After the grave visit we had a second Christmas dinner. It was much the same menu as yesterday, but the addition of Priit, Eike and Getter made the occasion completely different. I enjoy having Getter around, she is good entertainment and helps to liven up the house.
Santa Claus came after dinner. We opened presents and shared a nice evening in each other’s company. I got a nice tea set and many wonderful memories, the best, however, was giving the presents. It is strange as I have gotten older I look forward to Christmas presents in a different way. I still look forward to them as much as I ever did, but now I am not worried about what I get as much as I am looking forward to giving people things.

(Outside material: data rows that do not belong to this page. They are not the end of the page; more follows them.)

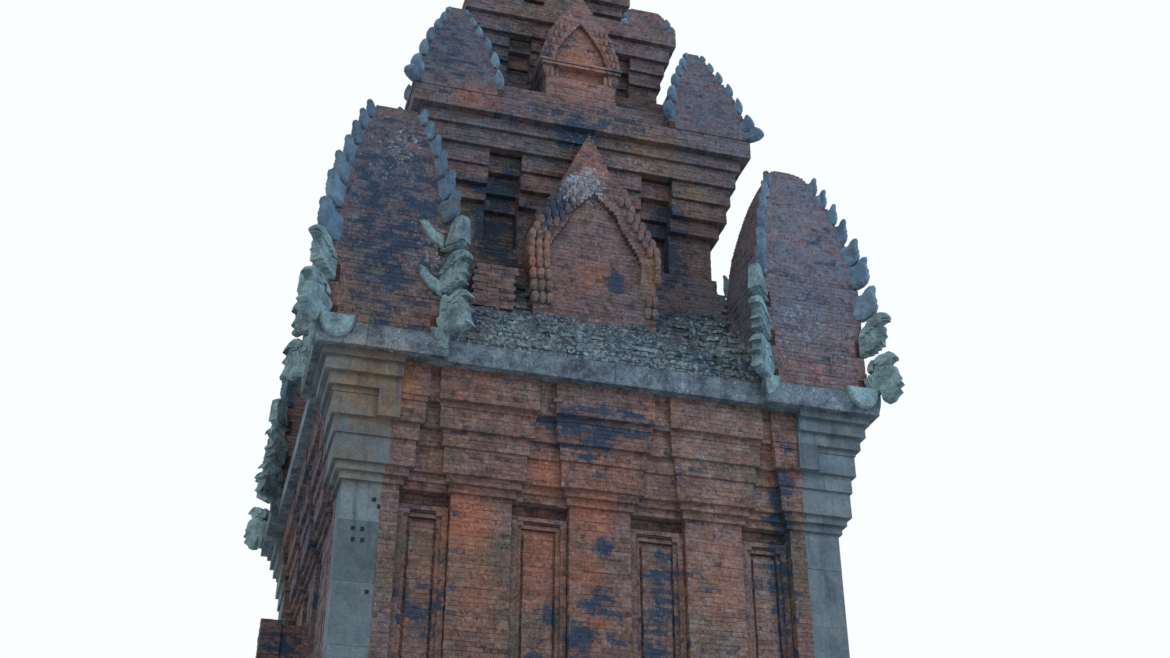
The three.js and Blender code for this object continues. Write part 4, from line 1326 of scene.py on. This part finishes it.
class TEMPLE_OT_ledge(bpy.types.Operator):
    """Lay the worn bricks of the ledge and the rubble on it"""

    bl_idname = "temple.ledge"
    bl_label = "Ledge"

    def execute(self, context):
        lay_bricks("ledge_bricks", ("ledge",), 51, "ledge_brick", uneven=0.01)
        chance = random.Random(52)
        rows = []
        for turn in range(4):
            for step in range(LEDGE_STEPS):
                top = LEDGE_FOOT + LEDGE_STEP * (step + 1)
                out = LEDGE_HALF - step / LEDGE_STEPS_A_METRE
                for _ in range(RUBBLE_A_STEP if step < LEDGE_STEPS - 1 else RUBBLE_ON_TOP):
                    u = chance.uniform(-RUBBLE_REACH, RUBBLE_REACH)
                    back = chance.uniform(0.0, 0.15)
                    size = tuple(chance.uniform(*ends) for ends in RUBBLE_SIZES)
                    place = from_side(u, -(out - back), top + size[2] * 0.4, turn)
                    angle = turn * math.pi / 2 + chance.uniform(-0.6, 0.6)
                    rows.append((place, size, angle, chance.random()))
        lay_pieces(
            "ledge_rubble", rows, unit_block(), "ledge_brick",
            joint=0.006, uneven=0.02, chip=0.01, seed=5,
        )
        # Stub of a broken brick pier beside the front gable
        left, out, foot = STUB_PLACE
        length, _, height = STUB_BRICK
        rows = []
        for course in range(STUB_COURSES):
            z = foot + height * (course + 0.5)
            inset = STUB_INSET * max(0, course - STUB_WORN_FROM)
            for k in range(3):
                u = left + inset + length * (k + 0.5) + STUB_BOND * (course % 2)
                rows.append(((u, out, z), STUB_BRICK, 0.0, chance.random()))
        lay_pieces("pier_stub", rows, unit_block(), "brick", joint=0.005, uneven=0.01, seed=6)
        return {"FINISHED"}


class TEMPLE_OT_storeys(bpy.types.Operator):
    """Lay the bricks of the false storeys"""

    bl_idname = "temple.storeys"
    bl_label = "Storey bricks"

    def execute(self, context):
        for level in (1, 2, 3):
            lay_bricks(f"storey_{level}_bricks", STOREYS[level], 60 + level)
        return {"FINISHED"}


class TEMPLE_OT_niches(bpy.types.Operator):
    """Lay the bricks of the gabled niches and the scales on their rims"""

    bl_idname = "temple.niches"
    bl_label = "Niches"

    def execute(self, context):
        for level in (1, 2):
            names = tuple(f"niche_{level}_{side}" for side in SIDES)
            lay_bricks(f"niche_{level}_bricks", names, 70 + level)
        chance = random.Random(73)
        rows = self.scales(chance)
        lay_pieces("niche_1_scales", rows, ball(), "brick", chip=0.006, uneven=0.01, seed=7)
        rows = self.lobes(chance)
        lay_pieces("niche_2_lobes", rows, ball(), "brick", chip=0.004, seed=8)
        rows = self.mouldings(chance)
        lay_pieces("niche_2_mouldings", rows, unit_block(), "brick", joint=0.004, seed=9)
        return {"FINISHED"}

    def scales(self, chance):
        """Columns of scales along the rims of the first niches, fewer on the worn right side."""
        rows = []
        for turn in range(4):
            for sign, columns in ((-1, 3), (1, 2)):
                for column in range(columns):
                    for k in range(RIM_SCALES):
                        t = RIM_START + RIM_REACH * k / (RIM_SCALES - 1)
                        i = int(t)
                        (w0, z0), (w1, z1) = NICHE_1_RIM[i], NICHE_1_RIM[i + 1]
                        w = w0 + (w1 - w0) * (t - i) - SCALE_INSET - SCALE_COLUMN * column
                        z = z0 + (z1 - z0) * (t - i)
                        if sign > 0 and chance.random() < LOST_SCALES:
                            continue
                        place = from_side(sign * w, -NICHE_1_FACE, z, turn)
                        rows.append((place, SCALE_SIZE, turn * math.pi / 2, chance.uniform(0.35, 0.95)))
        return rows

    def lobes(self, chance):
        """Columns of lobes on both sides of the second niches, on a long one at the foot."""
        rows = []
        for turn in range(4):
            angle = turn * math.pi / 2
            for sign in (-1, 1):
                for column in range(3):
                    aside = LOBE_COLUMN * column
                    for k in range(LOBE_COUNT):
                        z = LOBE_FOOT + LOBE_STEP * k
                        w = width_at(NICHE_2_SIDE, z) - LOBE_INSET - aside
                        place = from_side(sign * w, -LOBE_FACE, z, turn)
                        rows.append((place, LOBE_SIZE, angle, chance.uniform(0.5, 0.95)))
                    w, z = FOOT_LOBE_AT
                    place = from_side(sign * (w - aside), -FOOT_LOBE_FACE, z, turn)
                    rows.append((place, FOOT_LOBE_SIZE, angle, chance.uniform(0.5, 0.95)))
        return rows

    def mouldings(self, chance):
        """Mouldings across the foot of the second niches."""
        rows = []
        for turn in range(4):
            for z, half in NICHE_2_MOULDINGS:
                size = (2 * half / MOULDING_BRICKS, MOULDING_DEEP, MOULDING_HIGH)
                for k in range(MOULDING_BRICKS):
                    u = -half + 2 * half * (k + 0.5) / MOULDING_BRICKS
                    place = from_side(u, -MOULDING_FACE, z, turn)
                    rows.append((place, size, turn * math.pi / 2, chance.uniform(0.4, 0.9)))
        return rows


class TEMPLE_OT_turrets(bpy.types.Operator):
    """Dress the corner turrets with bricks, leaves and carved beasts"""

    bl_idname = "temple.turrets"
    bl_label = "Turrets"

    def execute(self, context):
        for level, spec in TURRETS.items():
            names = tuple(f"turret_{level}_{corner}" for corner in CORNERS)
            lay_bricks(f"turret_{level}_bricks", names, 80 + level)
            outline = LEAF_OUTLINE if level == 1 else BUD_OUTLINE
            for corner, name in enumerate(names):
                chance = random.Random(100 * level + corner)
                dress_top(name, spec, corner, chance, outline, chip=0.004, seed=corner + 1)
                if level == 1:
                    turret_carvings(name, spec, corner)
        return {"FINISHED"}


class TEMPLE_OT_crown(bpy.types.Operator):
    """Dress the crown"""

    bl_idname = "temple.crown"
    bl_label = "Crown"

    def execute(self, context):
        lay_bricks("crown_bricks", ("crown",), 91)
        dress_top("crown", CROWN, 0, random.Random(92), LEAF_OUTLINE, chip=0.006, seed=9)
        return {"FINISHED"}


class TEMPLE_OT_details(bpy.types.Operator):
    """Add the half-round corner stones, the pale wedges and the painted shade of the dowel holes of a pier"""

    bl_idname = "temple.details"
    bl_label = "Small stones"

    def execute(self, context):
        own_piece("corner_stones", join_parts(corner_stone_parts()), "carved")
        # Near-black boxes on the pier face: painted shade of the dowel holes
        holes = [((x, -HOLE_FACE, z), HOLE_SIZE, 0.0, 0.5) for x, z in DOWEL_HOLES]
        lay_pieces("dowel_holes", holes, unit_block(), "hole")
        return {"FINISHED"}


class TEMPLE_OT_stage(bpy.types.Operator):
    """Add the pale floor, the soft light and the camera of the picture"""

    bl_idname = "temple.stage"
    bl_label = "Stage"

    def execute(self, context):
        scene = context.scene
        points = [(x * FLOOR_HALF, y * FLOOR_HALF, 0) for x, y in ((-1, -1), (1, -1), (1, 1), (-1, 1))]
        floor = new_object("stage_floor", points, [(0, 1, 2, 3)])
        floor.data.materials.append(new_material("stage_pale", FLOOR_COLOUR, 0.95))
        scene.world = scene.world or bpy.data.worlds.new("World")
        scene.world.use_nodes = True
        g = Graph(scene.world.node_tree)
        back = g.tree.nodes["Background"]
        seen = g.add("ShaderNodeLightPath").outputs["Is Camera Ray"]
        g.set(back.inputs["Color"], g.mix(seen, SKY_LIGHT, SKY_SEEN))
        back.inputs["Strength"].default_value = 1.0
        sun = self.lamp("soft_sun", "SUN", SUN_STRENGTH, SUN_COLOUR)
        sun.data.angle = math.radians(SUN_WIDE)
        sun.rotation_euler = [math.radians(angle) for angle in SUN_TURN]
        glow = self.lamp("side_glow", "AREA", GLOW_STRENGTH, GLOW_COLOUR)
        glow.data.size = GLOW_WIDE
        glow.location = SIDE_GLOW
        glow.rotation_euler = (Vector(GLOW_TARGET) - Vector(SIDE_GLOW)).to_track_quat("-Z", "Y").to_euler()
        lens = bpy.data.cameras.new("picture_camera")
        lens.sensor_width = SENSOR
        lens.lens = SENSOR * FOCAL_PIXELS / PICTURE_WIDTH
        lens.shift_x, lens.shift_y = SHIFT
        lens.clip_end = 500
        eye = bpy.data.objects.new("picture_camera", lens)
        axes = Matrix((LOOK_RIGHT, LOOK_UP, tuple(-v for v in LOOK_AHEAD))).transposed()
        eye.matrix_world = Matrix.Translation(EYE) @ axes.to_4x4()
        scene.collection.objects.link(eye)
        scene.camera = eye
        scene.view_settings.view_transform = "Standard"
        return {"FINISHED"}

    def lamp(self, name, kind, energy, colour):
        light = bpy.data.lights.new(name, kind)
        light.energy = energy
        light.color = colour
        obj = bpy.data.objects.new(name, light)
        bpy.context.scene.collection.objects.link(obj)
        return obj


class TEMPLE_PT_panel(bpy.types.Panel):
    """Temple pieces"""

    bl_idname = "TEMPLE_PT_panel"
    bl_label = "Temple"
    bl_space_type = "VIEW_3D"
    bl_region_type = "UI"
    bl_category = "Temple"

    def draw(self, context):
        for group in (context.scene.temple_bricks, context.scene.temple_stones, context.scene.temple_colours):
            box = self.layout.box()
            for key in group.__annotations__:
                box.prop(group, key)
        for operator in OPERATORS:
            self.layout.operator(operator.bl_idname)


OPERATORS = (
    TEMPLE_OT_stage,
    TEMPLE_OT_solids,
    TEMPLE_OT_stonework,
    TEMPLE_OT_walls,
    TEMPLE_OT_ledge,
    TEMPLE_OT_storeys,
    TEMPLE_OT_niches,
    TEMPLE_OT_turrets,
    TEMPLE_OT_crown,
    TEMPLE_OT_details,
)
GROUPS = (
    (BrickSettings, "temple_bricks"),
    (StoneSettings, "temple_stones"),
    (ColourSettings, "temple_colours"),
)


def register():
    for group, key in GROUPS:
        bpy.utils.register_class(group)
        setattr(bpy.types.Scene, key, bpy.props.PointerProperty(type=group))
    for item in (*OPERATORS, TEMPLE_PT_panel):
        bpy.utils.register_class(item)


def unregister():
    for item in reversed((*OPERATORS, TEMPLE_PT_panel)):
        bpy.utils.unregister_class(item)
    for group, key in reversed(GROUPS):
        delattr(bpy.types.Scene, key)
        bpy.utils.unregister_class(group)


def main():
    register()
    for operator in OPERATORS:
        family, name = operator.bl_idname.split(".")
        getattr(getattr(bpy.ops, family), name)()


if __name__ == "__main__":
    main()
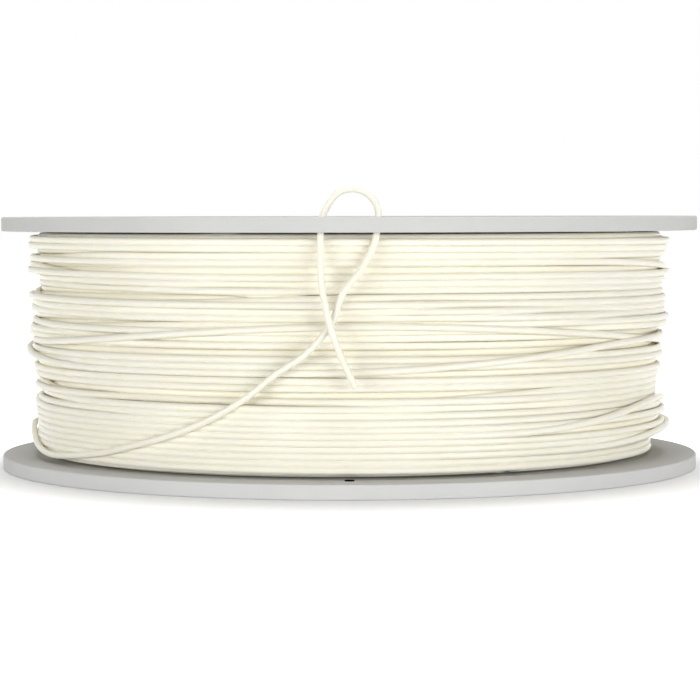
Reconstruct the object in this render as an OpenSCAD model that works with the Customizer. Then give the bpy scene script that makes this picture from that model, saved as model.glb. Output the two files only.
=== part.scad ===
// Filament spool lying on one flange, full of 1.75 mm filament.
// Two identical snap-on flanges, a hub drum between them, and one long strand wound on the drum.
// The strand's free end is threaded up and down through two holes in the upper flange.
// Origin: centre of the lower flange's outer face. +Z runs along the spool's axis. Millimetres.

/* [Flanges] */
// Outer diameter of both flanges
flange_d = 200; // [190:1:240]
// Thickness of a flange at its rim and at its hub
rim_t = 4; // [3.6:0.1:6]
// Radial width of the thick band along the rim
rim_band_w = 5.6; // [3:0.1:7]
// Radius that rounds both edges of the rim
rim_round = 0.5; // [0.3:0.1:1.4]
// Thickness of the thinner web between rim and hub
web_t = 2.6; // [1.6:0.1:3]
// Width of a sight slot in the web
slot_w = 7; // [3:0.5:12]
// Number of sight slots in each flange
slot_count = 3; // [2:1:8]
// Distance from the drum's surface to the inner end of a sight slot
slot_hub_gap = 9; // [6:0.5:14]
// Distance from the outer end of a sight slot to the winding's surface
slot_edge_gap = 7; // [3:0.5:12]
// Diameter of the small holes that take a strand's end
tie_hole_d = 2.6; // [2.2:0.1:3.4]
// Distance between the two tie holes of a pair
tie_spacing = 14.2; // [8:0.2:24]
// Distance from the rim's outer edge to the pair of tie holes
tie_inset = 7.2; // [7:0.1:9.5]
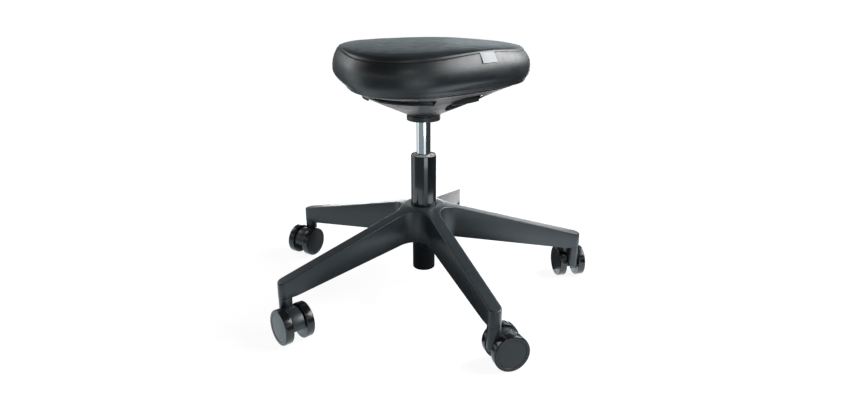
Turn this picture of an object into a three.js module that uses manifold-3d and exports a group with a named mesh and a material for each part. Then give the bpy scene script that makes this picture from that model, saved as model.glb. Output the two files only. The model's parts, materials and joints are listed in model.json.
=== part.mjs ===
// Perch stool: a five-star base on twin-wheel casters, a gas-lift column and a three-lobed padded seat.
// Millimetres, +Z up. The front lobe of the seat points along -Y, and the floor is at z = 0.
import * as THREE from 'three';
import { mergeVertices } from 'three/addons/utils/BufferGeometryUtils.js';
import Module from 'manifold-3d';

const wasm = await Module();
wasm.setup();

// General values
const degree = Math.PI / 180;
const fullTurn = 2 * Math.PI;
const fitGap = 0.3; // between pieces that touch or slide
const cutOverrun = 2; // how far a cutting solid runs past a face
const weldDistance = 0.0005; // vertices closer than this are one
const coarseSides = 12; // sides of pins, bores and hidden rings
const roundSides = 20; // sides of tubes and large rings
const arcSteps = 4; // half the segments of each arc in an extruded outline

// Casters
const casterTrail = 21; // axle behind the swivel axis
const casterTrailAngles = [115.1 * degree, 197.6 * degree, 258.9 * degree, 327.3 * degree, 35.1 * degree];
const wheelRadius = 30.8;
const wheelSides = 16;
const wheelWidth = 14.6;
const wheelFaceInset = 2.5; // face disc's edge inside the tread
const wheelFaceThickness = 1.6;
const wheelCoreInset = 2.3; // core inside the face disc's edge
const wheelBoreDepth = 12;
const tyreBevel = 2.4;
const tyreInnerBevel = 1.2;
const axleRadius = 3;
const bossRadius = 8;
const hoodWidth = 22.6;
const hoodClearance = 0.9; // between the hood and each wheel
const hoodInset = 3.8; // inside the tread
const hoodSkirt = 2; // how far the hood's trailing edge drops below the axle
const hoodWall = 3;
const neckClearance = 0.8; // inside the wheels' inner faces
const neckDip = 2.8; // neck's lower end below the axle
const stemRadius = 5.5;
const stemLowerRadius = 4.4;
const stemLowerDepth = 24;
const stemSocketRoof = 6; // of the arm over the stem
const wheelInnerFace = hoodWidth / 2 + hoodClearance;
const wheelOuterFace = wheelInnerFace + wheelWidth;
const wheelFaceRadius = wheelRadius - wheelFaceInset;
const wheelCoreRadius = wheelFaceRadius - wheelCoreInset;
const hoodRadius = wheelRadius - hoodInset;
const neckRadius = wheelInnerFace - neckClearance;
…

The anticipation, the hoping that they like what I got, seeing the expressions on their faces. This is what I was truly looking forward to this Christmas and this is what I got. A good Christmas.
It is strange, in many ways I missed everything I have seen and felt about Christmas. All of the familiar rituals, customs and people were missing. But in a way it was one of the best Christmases I have ever had. The memories that I got will last the rest of my life and the family that I have come to adopt will be with me the rest of my life. Another country around the world in which I am at home.
After the festivities here I went with Kairit to Illegaard. It was a good night of conversation and really served to focus my mind set. I definitely needed a little bit of time to just sit and reflect on everything that has happened in the past week or two. We danced the night away and just had a great time. She is truly starting to feel like my sister. Something more and a little bit different than blood relative, I know, but I have a sister now. Strange. Serendipity.
26 December 1997
Friday
Today was Christmas recovery day. I slept most of the day.